**STATED TASK**
Every line below should be repeated exactly.
==============================
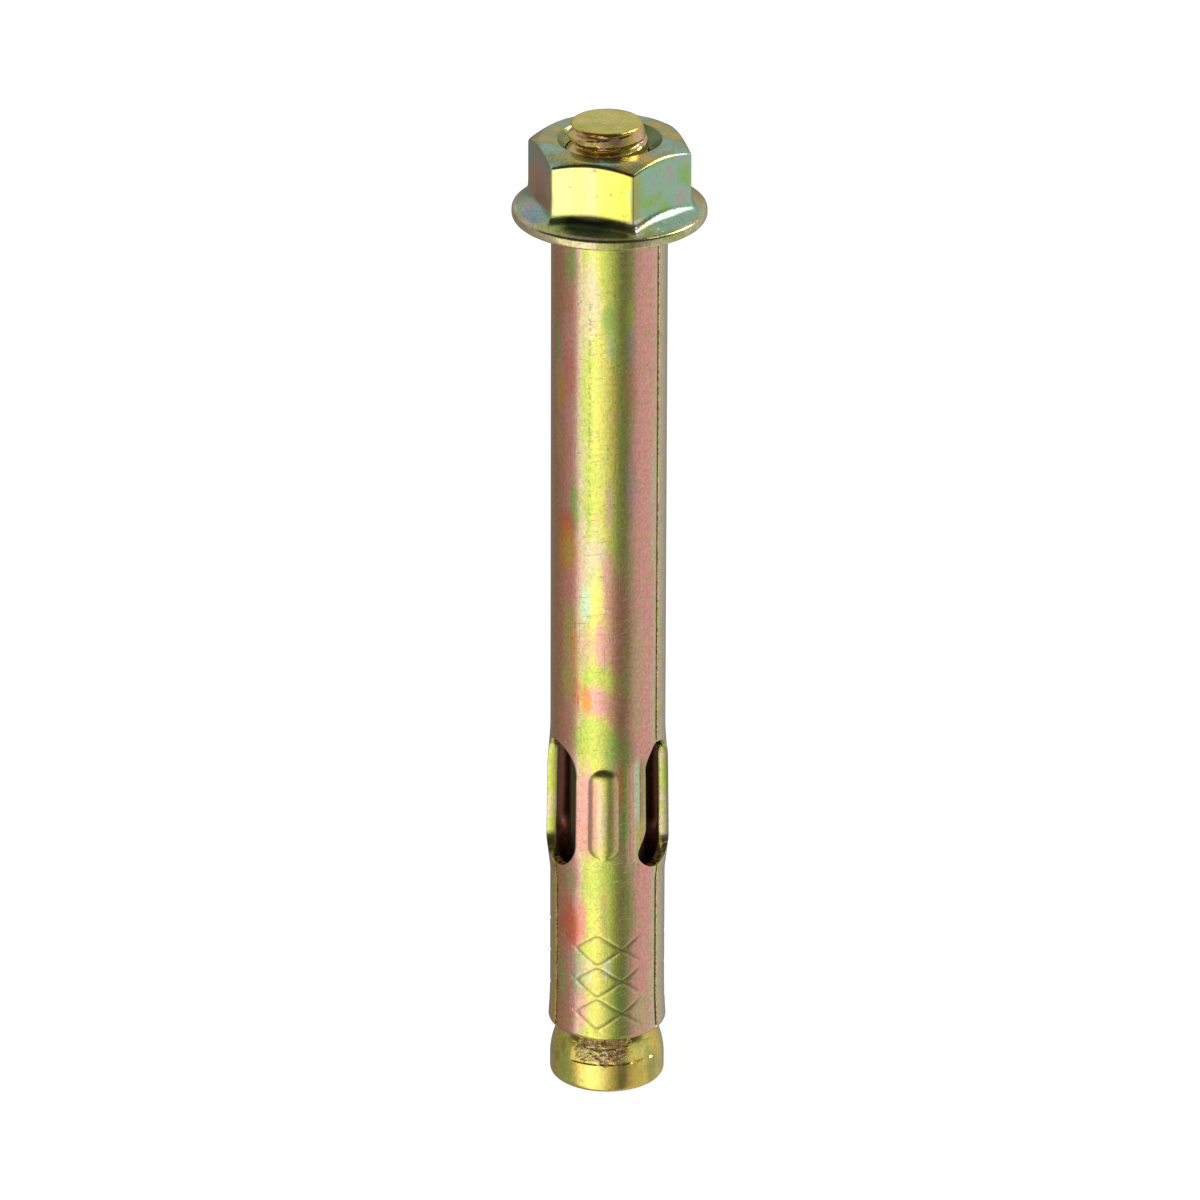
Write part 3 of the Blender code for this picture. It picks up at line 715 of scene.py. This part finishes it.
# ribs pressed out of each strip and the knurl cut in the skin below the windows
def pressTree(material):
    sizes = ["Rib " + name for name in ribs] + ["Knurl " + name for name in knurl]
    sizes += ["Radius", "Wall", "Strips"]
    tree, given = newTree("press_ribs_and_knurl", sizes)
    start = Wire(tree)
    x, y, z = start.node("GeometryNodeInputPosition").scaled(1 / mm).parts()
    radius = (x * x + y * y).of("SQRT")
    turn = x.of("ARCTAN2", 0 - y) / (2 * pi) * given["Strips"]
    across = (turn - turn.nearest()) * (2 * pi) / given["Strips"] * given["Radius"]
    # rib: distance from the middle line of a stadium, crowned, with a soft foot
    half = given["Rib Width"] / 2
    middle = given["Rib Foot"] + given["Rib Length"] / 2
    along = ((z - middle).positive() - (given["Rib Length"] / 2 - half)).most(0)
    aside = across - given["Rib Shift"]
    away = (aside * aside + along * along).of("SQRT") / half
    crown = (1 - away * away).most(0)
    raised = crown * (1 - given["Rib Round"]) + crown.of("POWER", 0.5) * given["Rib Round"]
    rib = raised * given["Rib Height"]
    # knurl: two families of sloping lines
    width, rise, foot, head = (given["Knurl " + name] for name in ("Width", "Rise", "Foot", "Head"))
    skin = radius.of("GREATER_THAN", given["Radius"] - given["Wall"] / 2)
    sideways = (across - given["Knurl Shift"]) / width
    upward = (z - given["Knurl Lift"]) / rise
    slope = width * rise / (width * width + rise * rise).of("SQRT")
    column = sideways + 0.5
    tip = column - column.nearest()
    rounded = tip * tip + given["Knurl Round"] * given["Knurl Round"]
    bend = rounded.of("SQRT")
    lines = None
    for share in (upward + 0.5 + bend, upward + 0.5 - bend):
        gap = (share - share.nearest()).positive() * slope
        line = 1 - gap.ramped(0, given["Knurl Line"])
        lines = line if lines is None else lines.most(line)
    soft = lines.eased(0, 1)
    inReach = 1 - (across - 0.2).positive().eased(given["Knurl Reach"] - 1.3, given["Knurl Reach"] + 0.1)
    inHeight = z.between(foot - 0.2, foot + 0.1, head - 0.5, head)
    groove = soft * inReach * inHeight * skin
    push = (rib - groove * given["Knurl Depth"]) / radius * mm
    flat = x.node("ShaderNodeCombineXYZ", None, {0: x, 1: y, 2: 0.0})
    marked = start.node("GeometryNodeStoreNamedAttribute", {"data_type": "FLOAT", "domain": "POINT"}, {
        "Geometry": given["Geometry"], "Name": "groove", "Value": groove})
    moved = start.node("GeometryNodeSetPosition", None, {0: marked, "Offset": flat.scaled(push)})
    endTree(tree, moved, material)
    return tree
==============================
**FINAL ANSWER**
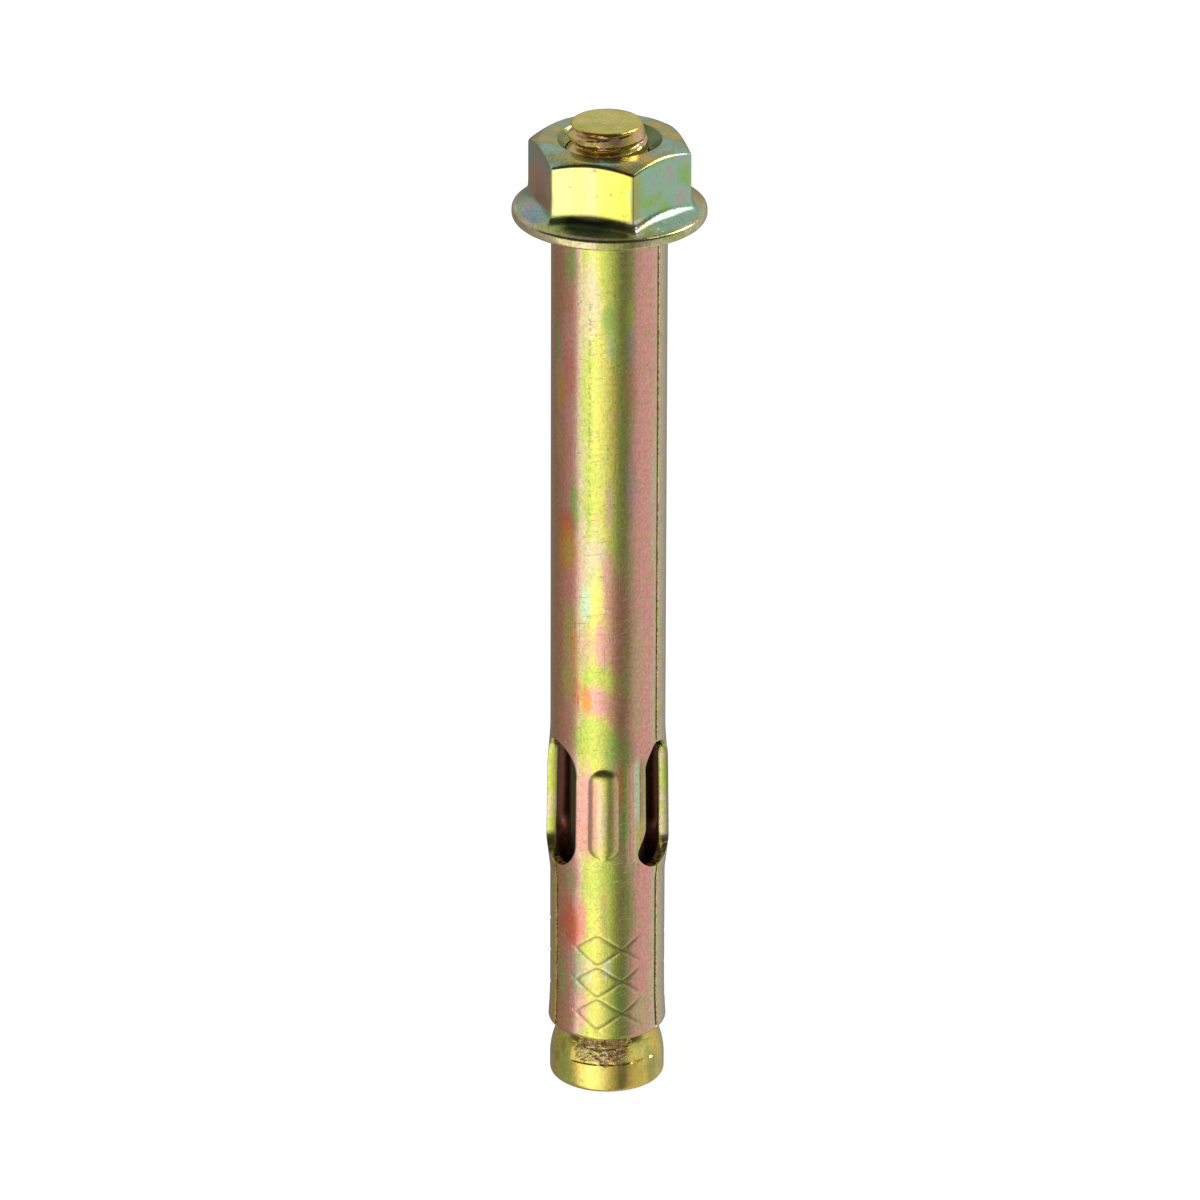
Write part 3 of the Blender code for this picture. It picks up at line 715 of scene.py. This part finishes it.
# ribs pressed out of each strip and the knurl cut in the skin below the windows
def pressTree(material):
    sizes = ["Rib " + name for name in ribs] + ["Knurl " + name for name in knurl]
    sizes += ["Radius", "Wall", "Strips"]
    tree, given = newTree("press_ribs_and_knurl", sizes)
    start = Wire(tree)
    x, y, z = start.node("GeometryNodeInputPosition").scaled(1 / mm).parts()
    radius = (x * x + y * y).of("SQRT")
    turn = x.of("ARCTAN2", 0 - y) / (2 * pi) * given["Strips"]
    across = (turn - turn.nearest()) * (2 * pi) / given["Strips"] * given["Radius"]
    # rib: distance from the middle line of a stadium, crowned, with a soft foot
    half = given["Rib Width"] / 2
    middle = given["Rib Foot"] + given["Rib Length"] / 2
    along = ((z - middle).positive() - (given["Rib Length"] / 2 - half)).most(0)
    aside = across - given["Rib Shift"]
    away = (aside * aside + along * along).of("SQRT") / half
    crown = (1 - away * away).most(0)
    raised = crown * (1 - given["Rib Round"]) + crown.of("POWER", 0.5) * given["Rib Round"]
    rib = raised * given["Rib Height"]
    # knurl: two families of sloping lines
    width, rise, foot, head = (given["Knurl " + name] for name in ("Width", "Rise", "Foot", "Head"))
    skin = radius.of("GREATER_THAN", given["Radius"] - given["Wall"] / 2)
    sideways = (across - given["Knurl Shift"]) / width
    upward = (z - given["Knurl Lift"]) / rise
    slope = width * rise / (width * width + rise * rise).of("SQRT")
    column = sideways + 0.5
    tip = column - column.nearest()
    rounded = tip * tip + given["Knurl Round"] * given["Knurl Round"]
    bend = rounded.of("SQRT")
    lines = None
    for share in (upward + 0.5 + bend, upward + 0.5 - bend):
        gap = (share - share.nearest()).positive() * slope
        line = 1 - gap.ramped(0, given["Knurl Line"])
        lines = line if lines is None else lines.most(line)
    soft = lines.eased(0, 1)
    inReach = 1 - (across - 0.2).positive().eased(given["Knurl Reach"] - 1.3, given["Knurl Reach"] + 0.1)
    inHeight = z.between(foot - 0.2, foot + 0.1, head - 0.5, head)
    groove = soft * inReach * inHeight * skin
    push = (rib - groove * given["Knurl Depth"]) / radius * mm
    flat = x.node("ShaderNodeCombineXYZ", None, {0: x, 1: y, 2: 0.0})
    marked = start.node("GeometryNodeStoreNamedAttribute", {"data_type": "FLOAT", "domain": "POINT"}, {
        "Geometry": given["Geometry"], "Name": "groove", "Value": groove})
    moved = start.node("GeometryNodeSetPosition", None, {0: marked, "Offset": flat.scaled(push)})
    endTree(tree, moved, material)
    return tree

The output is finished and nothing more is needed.